Exercise requirements –
Restate the full set of records exactly, word for word.

JSON records of objects:
···
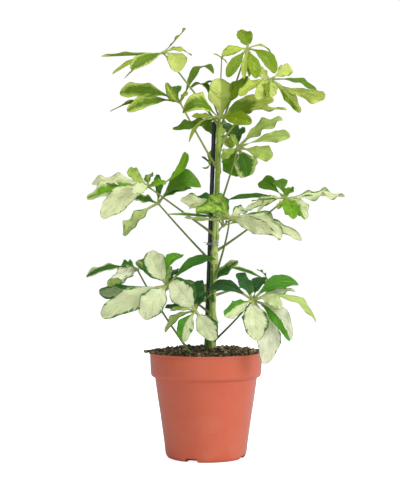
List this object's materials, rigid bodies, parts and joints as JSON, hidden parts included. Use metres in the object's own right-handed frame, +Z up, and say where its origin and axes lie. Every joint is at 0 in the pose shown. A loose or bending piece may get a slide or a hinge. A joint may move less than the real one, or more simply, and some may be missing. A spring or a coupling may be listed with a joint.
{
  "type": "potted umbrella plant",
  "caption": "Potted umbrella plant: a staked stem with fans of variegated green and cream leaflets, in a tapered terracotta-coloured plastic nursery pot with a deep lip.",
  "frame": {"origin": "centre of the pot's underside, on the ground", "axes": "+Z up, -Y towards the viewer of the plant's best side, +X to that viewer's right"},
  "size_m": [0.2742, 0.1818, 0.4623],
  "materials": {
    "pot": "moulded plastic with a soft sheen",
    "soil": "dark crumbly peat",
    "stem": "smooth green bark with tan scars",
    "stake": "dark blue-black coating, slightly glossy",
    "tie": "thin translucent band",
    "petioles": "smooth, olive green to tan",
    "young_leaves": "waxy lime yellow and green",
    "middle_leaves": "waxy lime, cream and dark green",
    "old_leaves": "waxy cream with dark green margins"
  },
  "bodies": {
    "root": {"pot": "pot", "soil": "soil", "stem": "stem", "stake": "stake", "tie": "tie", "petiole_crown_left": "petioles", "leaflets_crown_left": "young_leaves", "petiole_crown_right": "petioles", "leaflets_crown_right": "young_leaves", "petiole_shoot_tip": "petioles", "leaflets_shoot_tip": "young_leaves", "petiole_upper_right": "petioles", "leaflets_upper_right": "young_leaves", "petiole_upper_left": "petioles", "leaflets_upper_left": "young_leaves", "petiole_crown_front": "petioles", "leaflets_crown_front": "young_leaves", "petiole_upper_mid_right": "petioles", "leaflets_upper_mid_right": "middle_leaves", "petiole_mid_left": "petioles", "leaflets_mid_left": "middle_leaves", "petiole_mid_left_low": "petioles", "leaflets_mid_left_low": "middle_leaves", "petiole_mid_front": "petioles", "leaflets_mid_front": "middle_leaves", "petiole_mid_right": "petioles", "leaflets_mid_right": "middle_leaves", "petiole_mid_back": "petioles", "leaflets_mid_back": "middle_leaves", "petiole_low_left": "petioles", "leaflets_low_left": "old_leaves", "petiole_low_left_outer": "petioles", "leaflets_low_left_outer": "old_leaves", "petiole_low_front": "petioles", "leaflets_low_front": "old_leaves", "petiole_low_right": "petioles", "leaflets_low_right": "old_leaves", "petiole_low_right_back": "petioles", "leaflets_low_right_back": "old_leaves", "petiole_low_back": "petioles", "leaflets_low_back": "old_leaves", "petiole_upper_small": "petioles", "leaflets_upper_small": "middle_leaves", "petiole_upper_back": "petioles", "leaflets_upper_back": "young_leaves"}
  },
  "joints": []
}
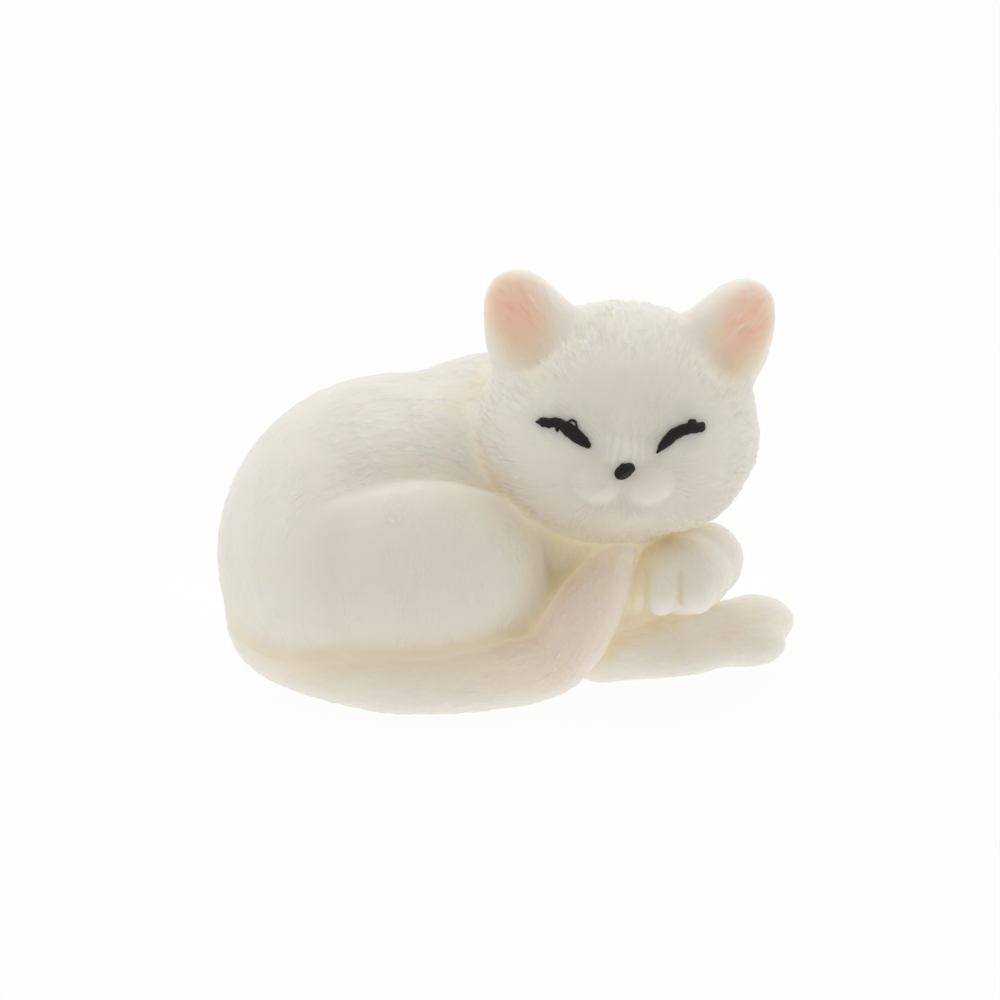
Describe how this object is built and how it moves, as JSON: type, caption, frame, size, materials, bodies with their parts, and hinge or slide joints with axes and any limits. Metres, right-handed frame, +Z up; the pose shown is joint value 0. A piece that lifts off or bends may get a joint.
···
Result –
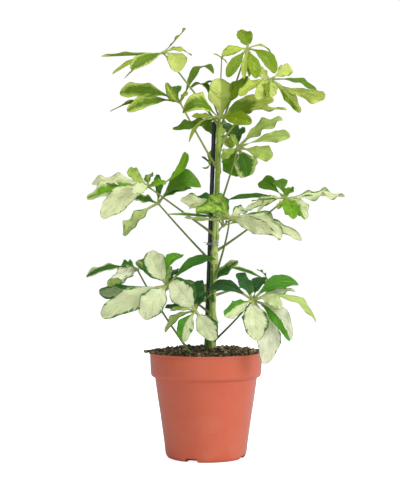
List this object's materials, rigid bodies, parts and joints as JSON, hidden parts included. Use metres in the object's own right-handed frame, +Z up, and say where its origin and axes lie. Every joint is at 0 in the pose shown. A loose or bending piece may get a slide or a hinge. A joint may move less than the real one, or more simply, and some may be missing. A spring or a coupling may be listed with a joint.
{
  "type": "potted umbrella plant",
  "caption": "Potted umbrella plant: a staked stem with fans of variegated green and cream leaflets, in a tapered terracotta-coloured plastic nursery pot with a deep lip.",
  "frame": {"origin": "centre of the pot's underside, on the ground", "axes": "+Z up, -Y towards the viewer of the plant's best side, +X to that viewer's right"},
  "size_m": [0.2742, 0.1818, 0.4623],
  "materials": {
    "pot": "moulded plastic with a soft sheen",
    "soil": "dark crumbly peat",
    "stem": "smooth green bark with tan scars",
    "stake": "dark blue-black coating, slightly glossy",
    "tie": "thin translucent band",
    "petioles": "smooth, olive green to tan",
    "young_leaves": "waxy lime yellow and green",
    "middle_leaves": "waxy lime, cream and dark green",
    "old_leaves": "waxy cream with dark green margins"
  },
  "bodies": {
    "root": {"pot": "pot", "soil": "soil", "stem": "stem", "stake": "stake", "tie": "tie", "petiole_crown_left": "petioles", "leaflets_crown_left": "young_leaves", "petiole_crown_right": "petioles", "leaflets_crown_right": "young_leaves", "petiole_shoot_tip": "petioles", "leaflets_shoot_tip": "young_leaves", "petiole_upper_right": "petioles", "leaflets_upper_right": "young_leaves", "petiole_upper_left": "petioles", "leaflets_upper_left": "young_leaves", "petiole_crown_front": "petioles", "leaflets_crown_front": "young_leaves", "petiole_upper_mid_right": "petioles", "leaflets_upper_mid_right": "middle_leaves", "petiole_mid_left": "petioles", "leaflets_mid_left": "middle_leaves", "petiole_mid_left_low": "petioles", "leaflets_mid_left_low": "middle_leaves", "petiole_mid_front": "petioles", "leaflets_mid_front": "middle_leaves", "petiole_mid_right": "petioles", "leaflets_mid_right": "middle_leaves", "petiole_mid_back": "petioles", "leaflets_mid_back": "middle_leaves", "petiole_low_left": "petioles", "leaflets_low_left": "old_leaves", "petiole_low_left_outer": "petioles", "leaflets_low_left_outer": "old_leaves", "petiole_low_front": "petioles", "leaflets_low_front": "old_leaves", "petiole_low_right": "petioles", "leaflets_low_right": "old_leaves", "petiole_low_right_back": "petioles", "leaflets_low_right_back": "old_leaves", "petiole_low_back": "petioles", "leaflets_low_back": "old_leaves", "petiole_upper_small": "petioles", "leaflets_upper_small": "middle_leaves", "petiole_upper_back": "petioles", "leaflets_upper_back": "young_leaves"}
  },
  "joints": []
}
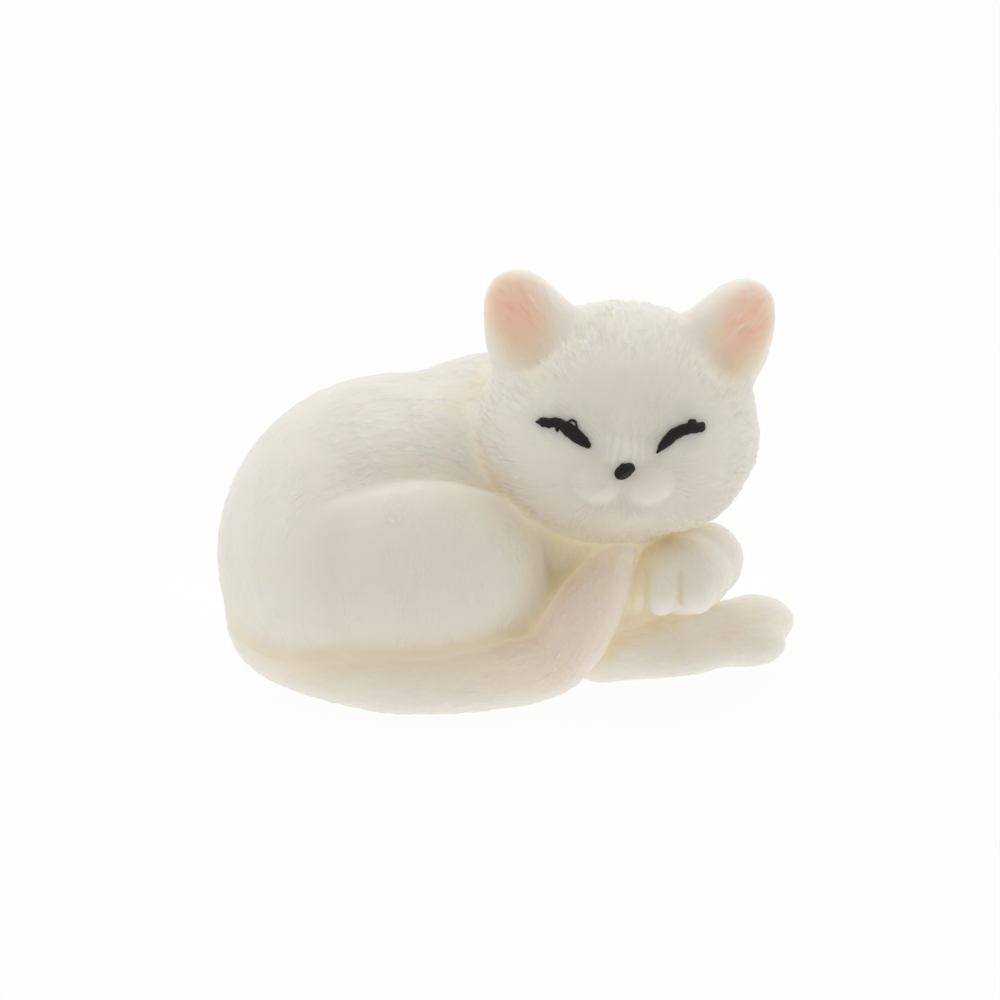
Describe how this object is built and how it moves, as JSON: type, caption, frame, size, materials, bodies with their parts, and hinge or slide joints with axes and any limits. Metres, right-handed frame, +Z up; the pose shown is joint value 0. A piece that lifts off or bends may get a joint.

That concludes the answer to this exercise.